Part of it is the feeling of, "Is anybody out there?!" and some guilt associated with presuming my life to be worthy of adding to the limitless banter on the web, even though one friend with an absolutely wonderful blog about her children assures me that my life is more interesting than the simple fact that I own no car.
And part of it is not knowing just how much one can reveal about one's life online without becoming vulnerable to some sort of invasion of privacy. Sheesh - Julius and I met on the internet - so you'd think I'd feel plenty savvy - but we used eHarmony, which I'd characterize as the most nit-pickingly careful and safe matching website out there....(for heterosexual people, I should note ... Honestly, I almost quit because this isn't fair but then I actually DID meet the love of my life so, well, I had to give 'em some credit)
Or maybe my reason for not posting on my blog since November is that I've had a ridiculously challenging school year and also the battery-charger for my digital camera died?
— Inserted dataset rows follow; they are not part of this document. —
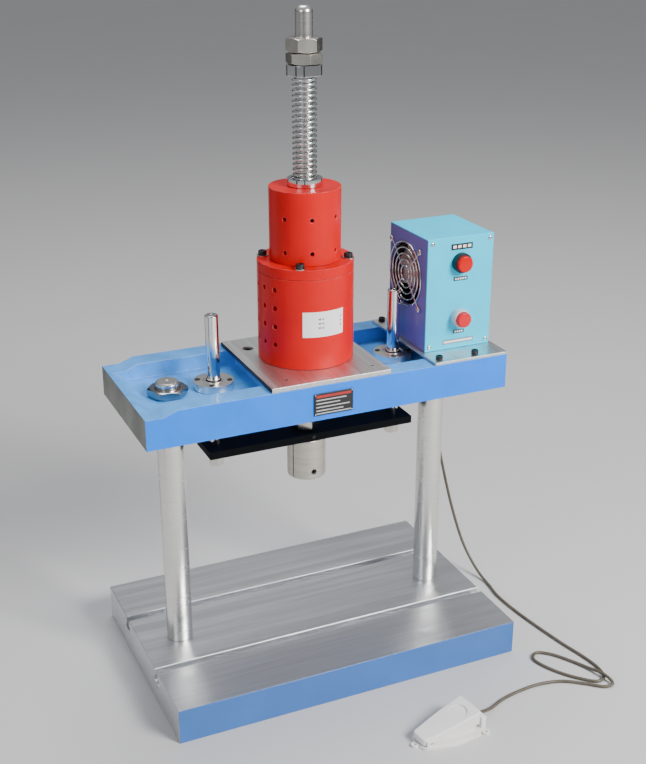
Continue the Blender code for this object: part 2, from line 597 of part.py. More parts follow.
def build_solenoid(mats):
    outer, inner = COIL_DIAMETER / 2, COIL_DIAMETER / 2 - COIL_WALL
    housing = turned("coil_housing", tube_profile(outer, inner, COIL_Z, COIL_Z + COIL_HEIGHT, 0.8 * MM),
                     mats["red"], sides=BIG, closed=True)
    for side, flip in (("left", 1), ("right", -1)):
        for angle in COIL_VENT_ANGLES:
            for row in range(COIL_VENT_ROWS):
                z = COIL_Z + COIL_VENT_FIRST + row * COIL_VENT_PITCH
                start, end = around(inner - 2 * MM, flip * angle), around(outer + 2 * MM, flip * angle)
                combine(housing, rod_cutter(f"cut_{side}_vent_{angle}_{row}", COIL_VENT / 2,
                                            (*start, z), (*end, z), HOLE))
    screw_low = COVER_Z - GAP - COVER_SCREW_GRIP - 2 * MM
    cover = turned("coil_cover", tube_profile(outer, PLUNGER_DIAMETER / 2 + MM, COVER_Z,
                                              COVER_Z + COVER_THICKNESS, 0.8 * MM),
                   mats["red"], sides=BIG, closed=True)
    head_z = COVER_Z + COVER_THICKNESS + GAP
    for k, angle in enumerate(COVER_SCREW_ANGLES, 1):
        x, y = around(COVER_SCREW_CIRCLE / 2, angle)
        for piece in (housing, cover):
            hole = rod_cutter(f"cut_{piece.name}_screw_{k}", COVER_SCREW / 2 + GAP, (x, y, screw_low),
                              (x, y, head_z + MM))
            combine(piece, hole)
        socket_screw(f"cover_screw_{k}", COVER_SCREW, COVER_SCREW_HEAD, COVER_SCREW_HEAD_HEIGHT,
                     COVER_THICKNESS + GAP + COVER_SCREW_GRIP, (x, y, head_z), mats["black_steel"])
    winding = tube_profile(WINDING_DIAMETER / 2, WINDING_BORE / 2, COIL_Z, COIL_Z + WINDING_HEIGHT, 2 * MM)
    turned("coil_winding", winding, mats["copper"], sides=MEDIUM, closed=True)
    running = ROD_DIAMETER / 2 + GAP
    turned("pole_piece", tube_profile(PLUNGER_DIAMETER / 2, running, COIL_Z, COIL_Z + POLE_HEIGHT, MM),
           mats["steel"], closed=True)
    r, bore = SHELL_DIAMETER / 2, SHELL_DIAMETER / 2 - SHELL_WALL
    top, roof = SHELL_Z + SHELL_HEIGHT, SHELL_Z + SHELL_HEIGHT - SHELL_ROOF
    shell = turned("armature_housing",
                   [(bore, SHELL_Z), (r, SHELL_Z), (r, top - MM), (r - MM, top), (running, top),
                    (running, roof), (bore, roof)], mats["red"], sides=BIG, closed=True)
    for row, rise in enumerate(SHELL_VENT_ROWS):
        for k in range(SHELL_VENT_COUNT):
            angle = SHELL_VENT_PHASE + 360 * k / SHELL_VENT_COUNT
            start, end = around(bore - 2 * MM, angle), around(r + 2 * MM, angle)
            combine(shell, rod_cutter(f"cut_shell_vent_{row}_{k}", SHELL_VENT / 2,
                                      (*start, SHELL_Z + rise), (*end, SHELL_Z + rise), HOLE))
    recess = COLLAR_Z + COLLAR_HEIGHT - COLLAR_RECESS_DEPTH
    turned("spring_collar",
           [(running, COLLAR_Z), (COLLAR_DIAMETER / 2, COLLAR_Z),
            (COLLAR_DIAMETER / 2, COLLAR_Z + COLLAR_HEIGHT - MM),
            (COLLAR_DIAMETER / 2 - MM, COLLAR_Z + COLLAR_HEIGHT),
            (COLLAR_RECESS / 2, COLLAR_Z + COLLAR_HEIGHT), (COLLAR_RECESS / 2, recess), (running, recess)],
           mats["bright"], closed=True)


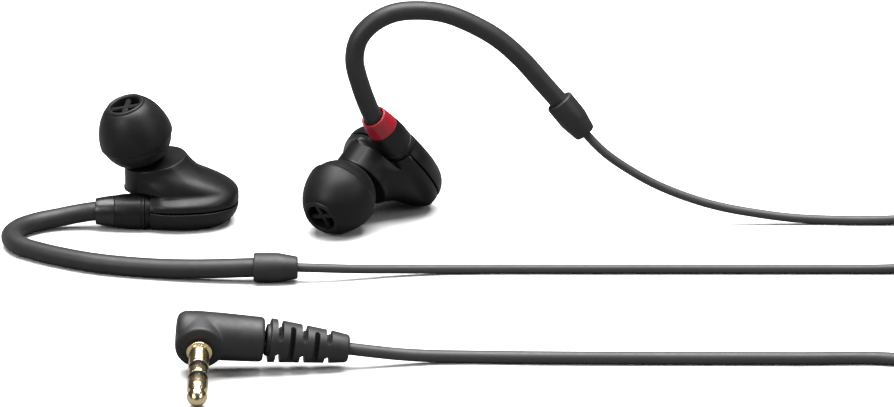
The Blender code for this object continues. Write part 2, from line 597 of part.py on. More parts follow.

Well, at the moment I'm back, and maybe I'll even check in again before gittin' married in July.

Oh yeah - how could I forget? Julius bought a PRI-US! Did my own car-fasting have ANYTHING WHATSOEVER to do with it? Probably not - Julius has been quite keen on the hybrids for some time. Just one more reason I love you, Julius!
But our driving now feels even more guilt and worry-free. Life is so good.

There now. That wasn't so bad, now, was it?